Menolak Bertanggung Jawab: OPM Kodap XVI Yahukimo Dianggap Pengkhianat Nilai Kemanusiaan dan Adat Papua

6 hours ago 4

PAPUA - Duka kembali menyelimuti masyarakat Dekai, Kabupaten Yahukimo. Penembakan terhadap warga sipil oleh kelompok separatis bersenjata Organisasi Papua Merdeka (OPM) Kodap XVI Yahukimo menambah catatan kelam kekerasan di tanah Papua. Namun yang lebih menyayat hati, kelompok tersebut secara terang-terangan menolak bertanggung jawab atas tragedi tersebut, dengan dalih bahwa korban “bukan bagian dari perjuangan mereka.”

Pernyataan itu disebarkan oleh OPM Kodap XVI melalui selebaran gelap dan rekaman suara yang beredar di media sosial. Di dalamnya, mereka menyatakan secara terbuka bahwa tidak ada konsekuensi atas kematian warga sipil tersebut. Sikap dingin ini menuai gelombang kecaman dari berbagai tokoh adat, tokoh agama, dan masyarakat luas.

Tokoh Gereja: Ini Bukan Perjuangan, Ini Kebrutalan

Pendeta Filemon Kobak, tokoh gereja dari Dekai, mengecam keras sikap OPM yang dianggap telah melampaui batas kemanusiaan.

“Menghilangkan nyawa warga sipil dan kemudian mengatakan tidak bertanggung jawab adalah bentuk kejahatan kemanusiaan. Ini bukan perjuangan, ini kebrutalan yang tidak beradab, ” tegasnya, Senin (28/7/2025).

Ia menyatakan bahwa dalam nilai-nilai Kristen maupun budaya Papua, setiap nyawa adalah suci dan tak boleh dikorbankan untuk alasan apapun.

Tokoh Adat Yahukimo: OPM Lari dari Tanggung Jawab Adat

Tak hanya tokoh gereja, suara tegas juga datang dari Musa Heluka, tokoh adat Yahukimo. Ia menyebut bahwa tindakan OPM Kodap XVI telah mencederai tatanan adat Papua, yang selama ini menjunjung tinggi prinsip tanggung jawab dan penyelesaian damai.

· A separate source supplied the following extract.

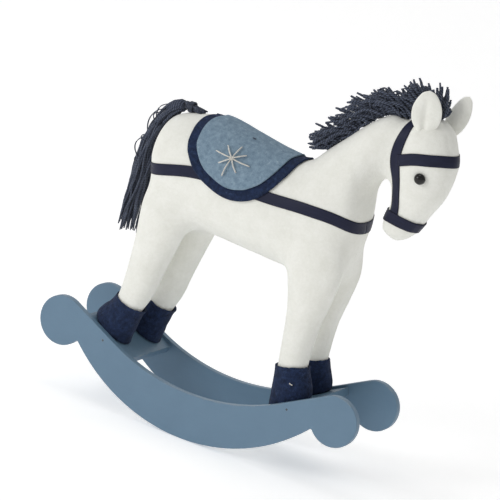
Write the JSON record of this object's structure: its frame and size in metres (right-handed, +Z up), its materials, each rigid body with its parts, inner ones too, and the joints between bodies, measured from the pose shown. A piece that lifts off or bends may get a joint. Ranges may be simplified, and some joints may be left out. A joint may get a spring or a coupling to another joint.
{
  "type": "rocking horse",
  "caption": "Stuffed cloth horse with a yarn mane and tail, felt saddle and ribbon tack, standing on painted board rockers.",
  "frame": {"origin": "midway between the rockers, at the lowest point of their running arcs, on the floor", "axes": "+X towards the horse's nose, +Y to the horse's left, +Z up"},
  "size_m": [0.3401, 0.0842, 0.3594],
  "materials": {
    "painted_board": "satin blue-grey paint",
    "white_cloth": "brushed cotton",
    "fibre_filling": "loose polyester fibre",
    "navy_felt": "wool felt",
    "blue_felt": "mottled wool felt",
    "navy_ribbon": "woven satin",
    "navy_yarn": "twisted cotton yarn",
    "white_thread": "stranded embroidery thread",
    "black_bead": "polished",
    "bare_steel": "bright wire",
    "bare_wood": "planed beech"
  },
  "bodies": {
    "horse": {"rocker_right": "painted_board", "rocker_left": "painted_board", "foot_board_front": "painted_board", "foot_board_rear": "painted_board", "rocker_nails": "bare_steel", "leg_screws": "bare_steel", "leg_dowel_front_right": "bare_wood", "leg_dowel_front_left": "bare_wood", "leg_dowel_rear_right": "bare_wood", "leg_dowel_rear_left": "bare_wood", "stuffing": "fibre_filling", "belly_gusset": "white_cloth", "head_gusset": "white_cloth", "cover_right": "white_cloth", "cover_left": "white_cloth", "hoof_front_right": "navy_felt", "hoof_front_left": "navy_felt", "hoof_rear_right": "navy_felt", "hoof_rear_left": "navy_felt", "body_ribbon": "navy_ribbon", "cheek_ribbon": "navy_ribbon", "browband": "navy_ribbon", "noseband": "navy_ribbon", "saddle_pad": "navy_felt", "saddle_flap": "blue_felt", "star_right": "white_thread", "star_left": "white_thread", "ear_right": "white_cloth", "ear_left": "white_cloth", "eye_right": "black_bead", "eye_left": "black_bead", "mane": "navy_yarn", "tail_stub": "navy_yarn", "tail_binding": "navy_yarn"},
    "tail": {"tail": "navy_yarn"}
  },
  "joints": [
    {"name": "tail_swing", "type": "hinge", "parent": "horse", "child": "tail", "pos_m": [-0.08446, 0, 0.27398], "axis": [0, 1, 0], "range_deg": [0, 75]}
  ]
}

“Dalam adat kami, siapa pun yang menyebabkan kematian orang lain, harus bertanggung jawab dan menyelesaikannya secara adat. Tapi mereka malah bersembunyi di balik kata ‘perjuangan’. Ini pengecut dan memalukan, ” ujarnya dengan nada geram.

Menurutnya, kelompok bersenjata tersebut tidak lagi bisa disebut sebagai representasi rakyat Papua, karena telah berubah menjadi ancaman bagi masyarakat sipil sendiri.

Dari Separatis ke Teroris: Arah Gerakan OPM Dipertanyakan

Sikap OPM yang menolak bertanggung jawab atas korban sipil semakin menguatkan pandangan bahwa mereka kini bukan lagi gerakan separatis, melainkan telah menjelma menjadi kelompok teroris lokal yang kehilangan arah moral dan politik. Serangan terhadap warga sipil tak bersenjata adalah bukti nyata bahwa yang menjadi korban justru adalah rakyat Papua sendiri, bukan aparat negara.

OPM Kodap XVI Yahukimo kini dianggap tidak memiliki nilai perjuangan, tidak berpegang pada prinsip adat, dan telah menjadi simbol kekacauan di Papua Pegunungan.

Masyarakat Minta Negara Tegas dan Adil

Tragedi ini memicu seruan dari masyarakat agar negara bersikap lebih tegas terhadap kelompok separatis yang menyerang rakyatnya sendiri. Masyarakat mendesak agar tindakan kekerasan ini tidak lagi ditoleransi atas nama “perjuangan”, karena faktanya yang jatuh sebagai korban adalah warga yang tidak bersalah.

Seorang warga Dekai, yang enggan disebut namanya, berkata:

“Kami sudah terlalu lama jadi korban. Kami tidak tahu politik, kami hanya ingin hidup tenang. Kalau OPM bilang berjuang untuk rakyat Papua, kenapa yang mereka bunuh malah rakyat?”

Penutup: Saatnya Papua Lepas dari Teror, Bangkit dalam Damai

Penembakan terhadap warga sipil di Dekai dan sikap acuh tak acuh dari pelakunya adalah cermin kehancuran nilai perjuangan OPM itu sendiri. Masyarakat Papua kini menyadari bahwa kedamaian tidak bisa dibangun dari peluru dan kebencian, melainkan dari dialog, keadilan, dan tanggung jawab bersama.